Zonasi Zaman Dulu
Sekolah saya dimulai dari TK. TK Bhayangkari waktu itu. Dua tahun belajar, barulah dinyatakan lulus. Tanpa zonasi. Seingat saya, hanya ada dua atau tiga TK waktu itu. Di tempat tinggal, di kota kecil bernama Tabanan. Kota ini sejak tahun 1960-an adalah lumbung murid teladan di Bali, selain sebagai lumbung padi untuk provinsi Bali.
Masuk ke SD, bebas. Di mana saja boleh sekolah. Mau SD negeri yang mana saja boleh. Waktu itu ada SD 1, SD, 5, SD 10, SD 13 dalam satu kompleks halaman sekolah. Entah kenapa, saya masuk ke SD 10. SD ini lantas berubah menjadi SD 6. Mau SD swasta, waktu itu ada SD Saraswati, juga boleh.
Selepas SD lalu masuk SLTP, ini istilahnya waktu itu. Saya ikut tes masuk SMPN 1, SMP Harapan, dan SLUB Saraswati. Semuanya lulus. Saya pilih SMPN 1 Tabanan. Waktu itu ada zonasi.
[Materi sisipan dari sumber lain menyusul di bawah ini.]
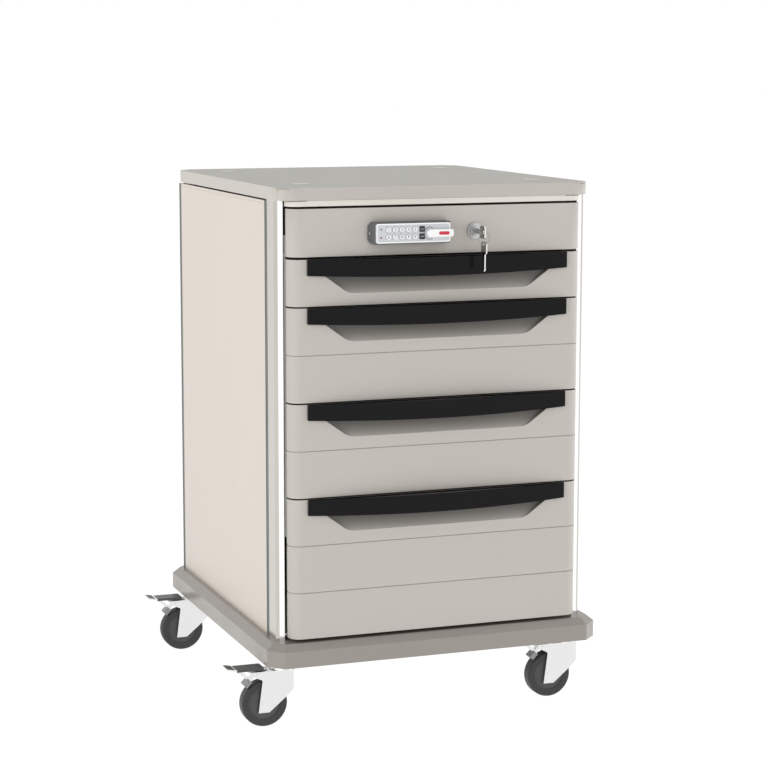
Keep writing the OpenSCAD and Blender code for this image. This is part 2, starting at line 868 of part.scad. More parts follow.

Domisili saya dekat ke SMPN 1 Tabanan. Saudara sepupu saya lebih dekat ke SMPN 2. Bagaimana pastinya peraturan zonasi waktu itu, tidak jelas bagi saya. Saya hanya ikut arus, ikut banyaknya teman, bagaimana saran orangtua dan pendapat orang-orang.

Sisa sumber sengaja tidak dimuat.